Using the material below, print the line that contains "Keep writing the three.js", the line that contains "here and there.", and every line in between, exactly and nothing else.

» **Entries provided**

..........

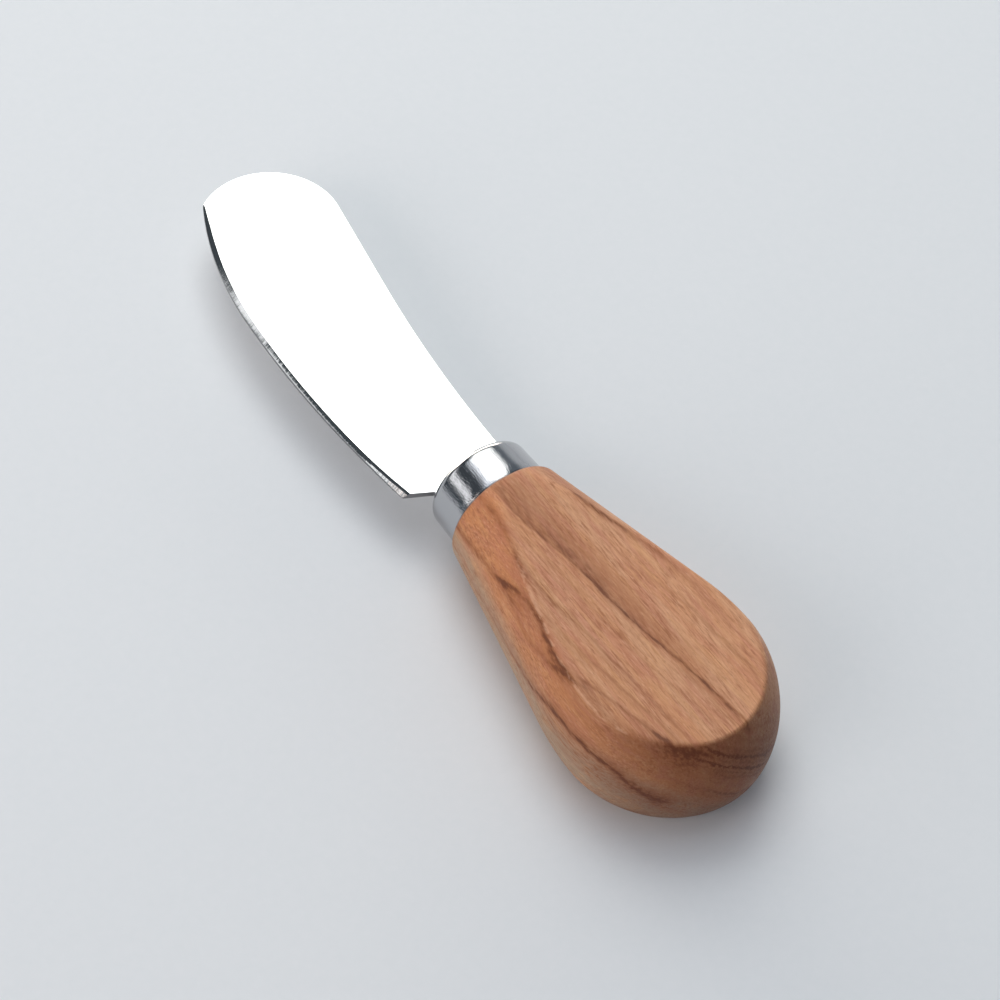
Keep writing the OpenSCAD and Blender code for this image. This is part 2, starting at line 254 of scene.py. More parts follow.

..........

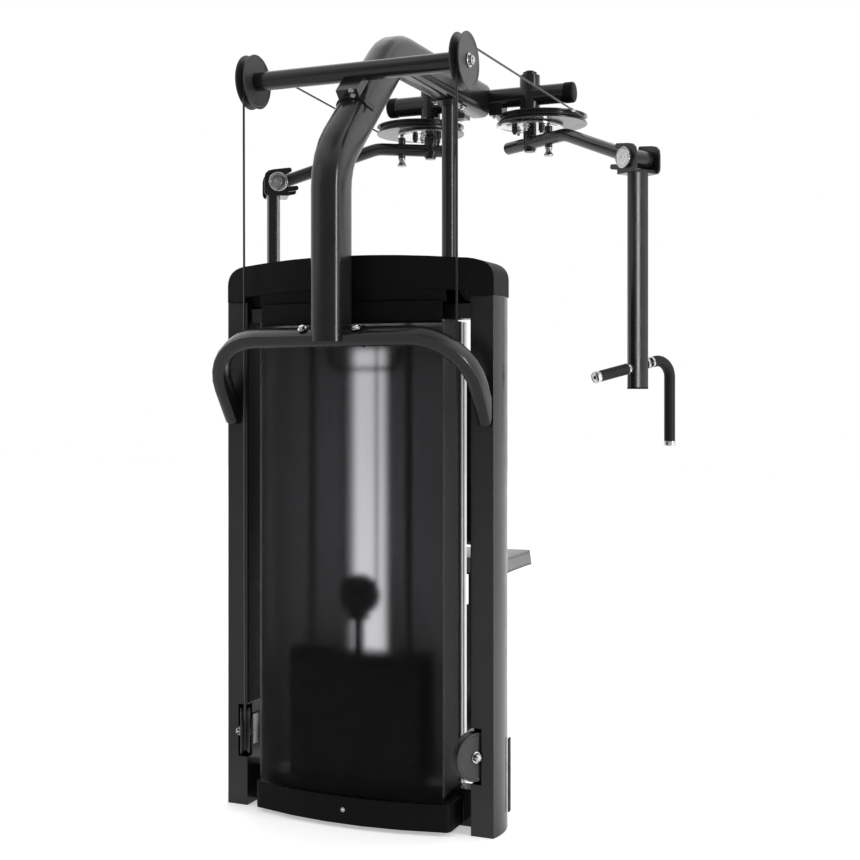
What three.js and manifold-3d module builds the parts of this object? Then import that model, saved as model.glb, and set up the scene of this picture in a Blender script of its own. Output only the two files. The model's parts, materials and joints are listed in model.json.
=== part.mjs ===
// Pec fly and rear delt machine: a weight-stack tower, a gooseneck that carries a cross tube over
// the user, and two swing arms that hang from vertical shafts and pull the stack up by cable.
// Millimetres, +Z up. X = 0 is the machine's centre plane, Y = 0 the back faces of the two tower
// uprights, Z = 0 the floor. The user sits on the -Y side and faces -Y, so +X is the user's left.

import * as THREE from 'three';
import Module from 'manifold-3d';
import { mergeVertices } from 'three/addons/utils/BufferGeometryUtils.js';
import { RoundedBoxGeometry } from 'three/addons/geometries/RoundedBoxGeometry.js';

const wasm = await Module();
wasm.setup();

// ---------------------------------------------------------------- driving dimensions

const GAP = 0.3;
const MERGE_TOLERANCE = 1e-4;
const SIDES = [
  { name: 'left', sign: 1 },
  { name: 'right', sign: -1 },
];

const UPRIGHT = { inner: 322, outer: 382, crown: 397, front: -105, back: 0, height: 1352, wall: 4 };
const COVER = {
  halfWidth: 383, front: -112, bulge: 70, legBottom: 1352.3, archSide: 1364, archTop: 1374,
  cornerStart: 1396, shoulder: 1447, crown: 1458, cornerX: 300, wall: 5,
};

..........

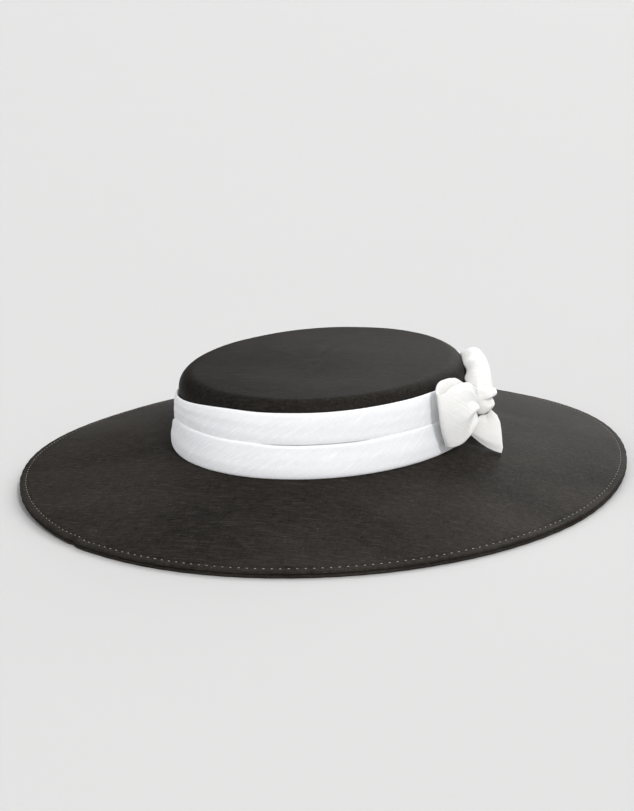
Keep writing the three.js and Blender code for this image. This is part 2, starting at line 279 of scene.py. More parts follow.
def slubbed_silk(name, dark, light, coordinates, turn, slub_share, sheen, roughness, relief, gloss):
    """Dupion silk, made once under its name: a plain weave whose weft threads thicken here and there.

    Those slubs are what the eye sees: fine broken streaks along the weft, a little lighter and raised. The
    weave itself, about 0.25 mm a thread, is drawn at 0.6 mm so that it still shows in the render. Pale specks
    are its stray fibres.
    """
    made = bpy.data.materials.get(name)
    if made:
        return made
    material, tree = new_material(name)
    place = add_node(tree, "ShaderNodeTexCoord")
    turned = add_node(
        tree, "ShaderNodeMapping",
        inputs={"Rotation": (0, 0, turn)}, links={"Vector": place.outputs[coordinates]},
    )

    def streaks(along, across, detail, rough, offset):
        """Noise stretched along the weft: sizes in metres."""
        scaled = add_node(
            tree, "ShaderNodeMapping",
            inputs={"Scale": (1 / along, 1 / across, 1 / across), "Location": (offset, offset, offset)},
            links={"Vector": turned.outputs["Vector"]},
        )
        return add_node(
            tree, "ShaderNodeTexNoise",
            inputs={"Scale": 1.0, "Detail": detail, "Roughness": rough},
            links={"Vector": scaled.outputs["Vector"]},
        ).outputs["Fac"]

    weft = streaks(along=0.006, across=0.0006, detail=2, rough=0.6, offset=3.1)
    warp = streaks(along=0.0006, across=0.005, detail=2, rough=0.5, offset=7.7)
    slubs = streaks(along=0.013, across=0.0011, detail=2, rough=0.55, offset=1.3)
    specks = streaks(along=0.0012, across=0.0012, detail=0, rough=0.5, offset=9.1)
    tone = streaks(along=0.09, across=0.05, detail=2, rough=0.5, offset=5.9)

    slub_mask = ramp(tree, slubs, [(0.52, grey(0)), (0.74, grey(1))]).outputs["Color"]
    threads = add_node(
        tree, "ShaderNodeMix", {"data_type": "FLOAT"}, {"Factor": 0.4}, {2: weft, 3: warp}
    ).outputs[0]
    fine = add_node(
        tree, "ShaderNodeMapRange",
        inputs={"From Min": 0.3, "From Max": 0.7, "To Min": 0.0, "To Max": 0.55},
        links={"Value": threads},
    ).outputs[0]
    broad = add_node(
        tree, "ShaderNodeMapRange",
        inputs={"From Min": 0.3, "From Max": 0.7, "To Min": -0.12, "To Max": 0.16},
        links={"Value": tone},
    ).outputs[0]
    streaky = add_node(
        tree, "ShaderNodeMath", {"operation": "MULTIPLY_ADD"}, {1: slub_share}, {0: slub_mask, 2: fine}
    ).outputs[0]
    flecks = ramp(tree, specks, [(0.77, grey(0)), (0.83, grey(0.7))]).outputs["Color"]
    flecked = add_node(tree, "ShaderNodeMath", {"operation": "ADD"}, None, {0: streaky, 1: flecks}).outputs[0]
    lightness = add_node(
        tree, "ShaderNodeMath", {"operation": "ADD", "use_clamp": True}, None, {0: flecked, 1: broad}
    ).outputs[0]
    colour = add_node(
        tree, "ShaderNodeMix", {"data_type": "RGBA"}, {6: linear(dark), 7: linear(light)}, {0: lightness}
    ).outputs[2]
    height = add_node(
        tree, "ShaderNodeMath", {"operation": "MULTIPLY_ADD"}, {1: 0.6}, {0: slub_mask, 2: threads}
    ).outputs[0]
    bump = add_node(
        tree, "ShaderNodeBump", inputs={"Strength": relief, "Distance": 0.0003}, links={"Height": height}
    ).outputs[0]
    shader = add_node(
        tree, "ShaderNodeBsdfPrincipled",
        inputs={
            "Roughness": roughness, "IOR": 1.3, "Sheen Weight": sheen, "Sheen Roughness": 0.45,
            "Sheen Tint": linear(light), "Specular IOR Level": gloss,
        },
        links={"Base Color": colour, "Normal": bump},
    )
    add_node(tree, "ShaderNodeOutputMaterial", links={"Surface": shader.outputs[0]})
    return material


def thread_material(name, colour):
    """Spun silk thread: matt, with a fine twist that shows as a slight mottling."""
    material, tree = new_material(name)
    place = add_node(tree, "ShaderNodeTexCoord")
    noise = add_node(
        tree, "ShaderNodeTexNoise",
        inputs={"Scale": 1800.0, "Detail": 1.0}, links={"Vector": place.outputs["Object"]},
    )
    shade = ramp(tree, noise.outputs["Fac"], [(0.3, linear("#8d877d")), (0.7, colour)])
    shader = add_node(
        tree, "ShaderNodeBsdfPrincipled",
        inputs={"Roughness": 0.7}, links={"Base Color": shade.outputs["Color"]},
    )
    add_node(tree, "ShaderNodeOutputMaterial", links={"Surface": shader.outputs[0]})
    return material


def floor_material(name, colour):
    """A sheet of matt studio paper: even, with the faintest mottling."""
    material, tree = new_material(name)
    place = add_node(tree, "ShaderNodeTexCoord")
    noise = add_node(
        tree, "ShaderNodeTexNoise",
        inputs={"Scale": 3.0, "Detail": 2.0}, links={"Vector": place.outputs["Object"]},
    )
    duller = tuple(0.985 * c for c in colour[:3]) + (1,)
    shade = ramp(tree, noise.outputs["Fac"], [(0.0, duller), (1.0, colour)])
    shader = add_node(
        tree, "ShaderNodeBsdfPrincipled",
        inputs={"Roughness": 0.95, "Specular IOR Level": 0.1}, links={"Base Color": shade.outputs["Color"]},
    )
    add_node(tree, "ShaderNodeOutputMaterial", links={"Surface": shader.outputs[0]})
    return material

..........

» **Task result**
Keep writing the three.js and Blender code for this image. This is part 2, starting at line 279 of scene.py. More parts follow.
def slubbed_silk(name, dark, light, coordinates, turn, slub_share, sheen, roughness, relief, gloss):
    """Dupion silk, made once under its name: a plain weave whose weft threads thicken here and there.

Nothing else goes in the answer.